## Data shown
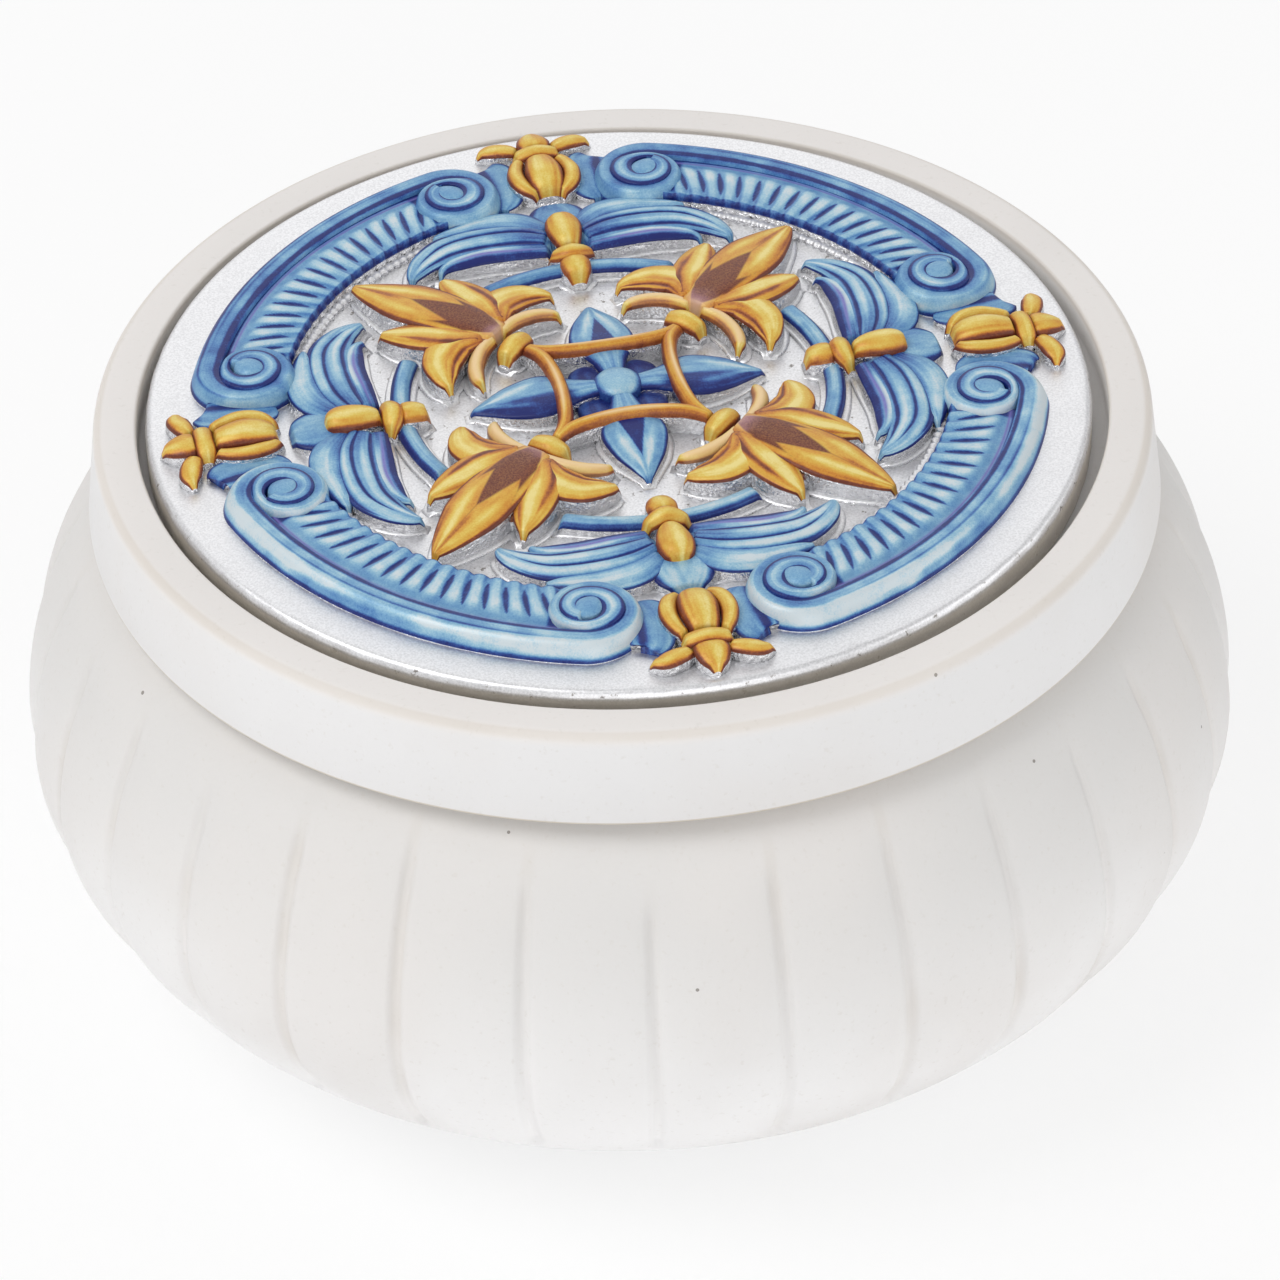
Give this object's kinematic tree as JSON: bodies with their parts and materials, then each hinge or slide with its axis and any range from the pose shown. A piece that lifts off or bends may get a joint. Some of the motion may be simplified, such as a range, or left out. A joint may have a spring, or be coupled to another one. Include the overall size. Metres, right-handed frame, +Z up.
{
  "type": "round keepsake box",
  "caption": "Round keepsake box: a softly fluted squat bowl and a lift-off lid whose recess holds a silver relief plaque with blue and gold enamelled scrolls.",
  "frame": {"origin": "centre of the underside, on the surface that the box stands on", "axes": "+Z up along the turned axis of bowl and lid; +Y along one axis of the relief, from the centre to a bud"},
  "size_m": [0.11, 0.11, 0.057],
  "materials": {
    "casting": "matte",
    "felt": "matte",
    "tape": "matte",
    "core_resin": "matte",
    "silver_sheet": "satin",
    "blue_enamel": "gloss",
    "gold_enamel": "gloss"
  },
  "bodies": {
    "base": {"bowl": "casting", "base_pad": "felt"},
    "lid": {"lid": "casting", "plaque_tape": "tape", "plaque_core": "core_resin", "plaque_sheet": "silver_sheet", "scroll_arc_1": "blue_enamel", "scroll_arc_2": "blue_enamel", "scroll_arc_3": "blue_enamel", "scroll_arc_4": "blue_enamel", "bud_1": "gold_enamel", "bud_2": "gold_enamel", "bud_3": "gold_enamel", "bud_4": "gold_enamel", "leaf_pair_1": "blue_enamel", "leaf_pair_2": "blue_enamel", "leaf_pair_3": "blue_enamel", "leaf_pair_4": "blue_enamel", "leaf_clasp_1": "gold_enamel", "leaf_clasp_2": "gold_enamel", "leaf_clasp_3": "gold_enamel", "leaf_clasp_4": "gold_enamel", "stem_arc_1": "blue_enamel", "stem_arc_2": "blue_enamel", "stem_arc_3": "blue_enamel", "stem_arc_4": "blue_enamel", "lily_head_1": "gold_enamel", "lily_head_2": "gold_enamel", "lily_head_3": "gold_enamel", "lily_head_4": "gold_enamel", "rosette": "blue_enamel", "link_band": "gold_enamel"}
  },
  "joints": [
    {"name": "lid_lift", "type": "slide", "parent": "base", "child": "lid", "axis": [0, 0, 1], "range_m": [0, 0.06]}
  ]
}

## Written request
All of the lines above need to be given again exactly.

## Correct result
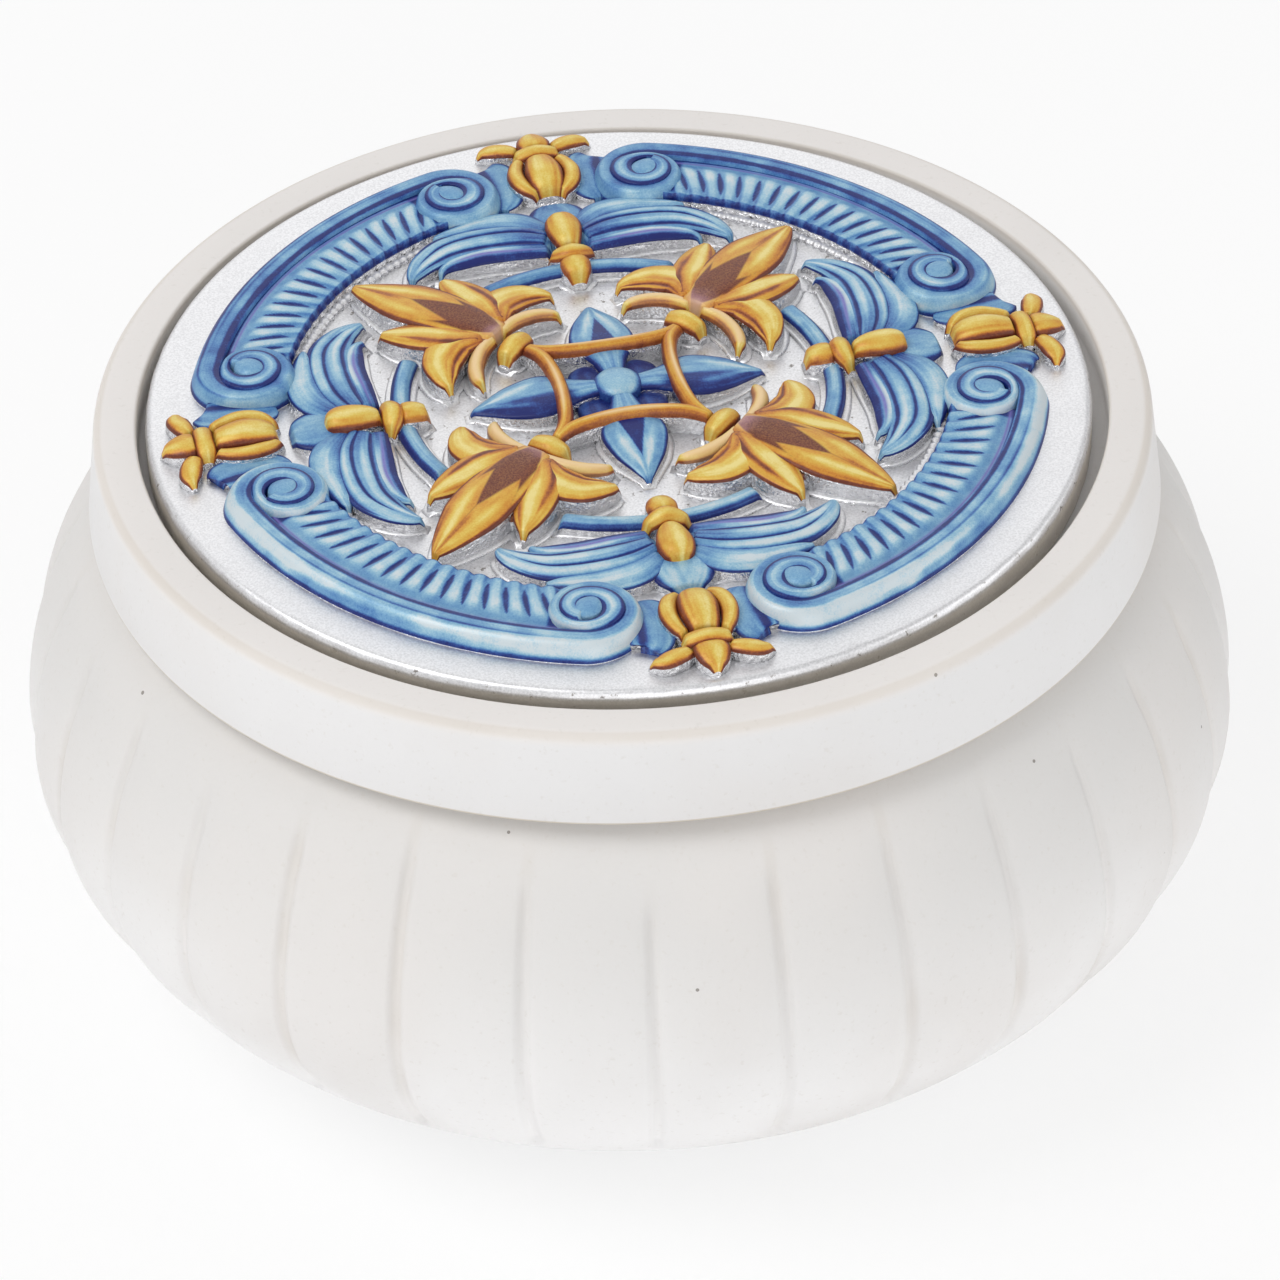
Give this object's kinematic tree as JSON: bodies with their parts and materials, then each hinge or slide with its axis and any range from the pose shown. A piece that lifts off or bends may get a joint. Some of the motion may be simplified, such as a range, or left out. A joint may have a spring, or be coupled to another one. Include the overall size. Metres, right-handed frame, +Z up.
{
  "type": "round keepsake box",
  "caption": "Round keepsake box: a softly fluted squat bowl and a lift-off lid whose recess holds a silver relief plaque with blue and gold enamelled scrolls.",
  "frame": {"origin": "centre of the underside, on the surface that the box stands on", "axes": "+Z up along the turned axis of bowl and lid; +Y along one axis of the relief, from the centre to a bud"},
  "size_m": [0.11, 0.11, 0.057],
  "materials": {
    "casting": "matte",
    "felt": "matte",
    "tape": "matte",
    "core_resin": "matte",
    "silver_sheet": "satin",
    "blue_enamel": "gloss",
    "gold_enamel": "gloss"
  },
  "bodies": {
    "base": {"bowl": "casting", "base_pad": "felt"},
    "lid": {"lid": "casting", "plaque_tape": "tape", "plaque_core": "core_resin", "plaque_sheet": "silver_sheet", "scroll_arc_1": "blue_enamel", "scroll_arc_2": "blue_enamel", "scroll_arc_3": "blue_enamel", "scroll_arc_4": "blue_enamel", "bud_1": "gold_enamel", "bud_2": "gold_enamel", "bud_3": "gold_enamel", "bud_4": "gold_enamel", "leaf_pair_1": "blue_enamel", "leaf_pair_2": "blue_enamel", "leaf_pair_3": "blue_enamel", "leaf_pair_4": "blue_enamel", "leaf_clasp_1": "gold_enamel", "leaf_clasp_2": "gold_enamel", "leaf_clasp_3": "gold_enamel", "leaf_clasp_4": "gold_enamel", "stem_arc_1": "blue_enamel", "stem_arc_2": "blue_enamel", "stem_arc_3": "blue_enamel", "stem_arc_4": "blue_enamel", "lily_head_1": "gold_enamel", "lily_head_2": "gold_enamel", "lily_head_3": "gold_enamel", "lily_head_4": "gold_enamel", "rosette": "blue_enamel", "link_band": "gold_enamel"}
  },
  "joints": [
    {"name": "lid_lift", "type": "slide", "parent": "base", "child": "lid", "axis": [0, 0, 1], "range_m": [0, 0.06]}
  ]
}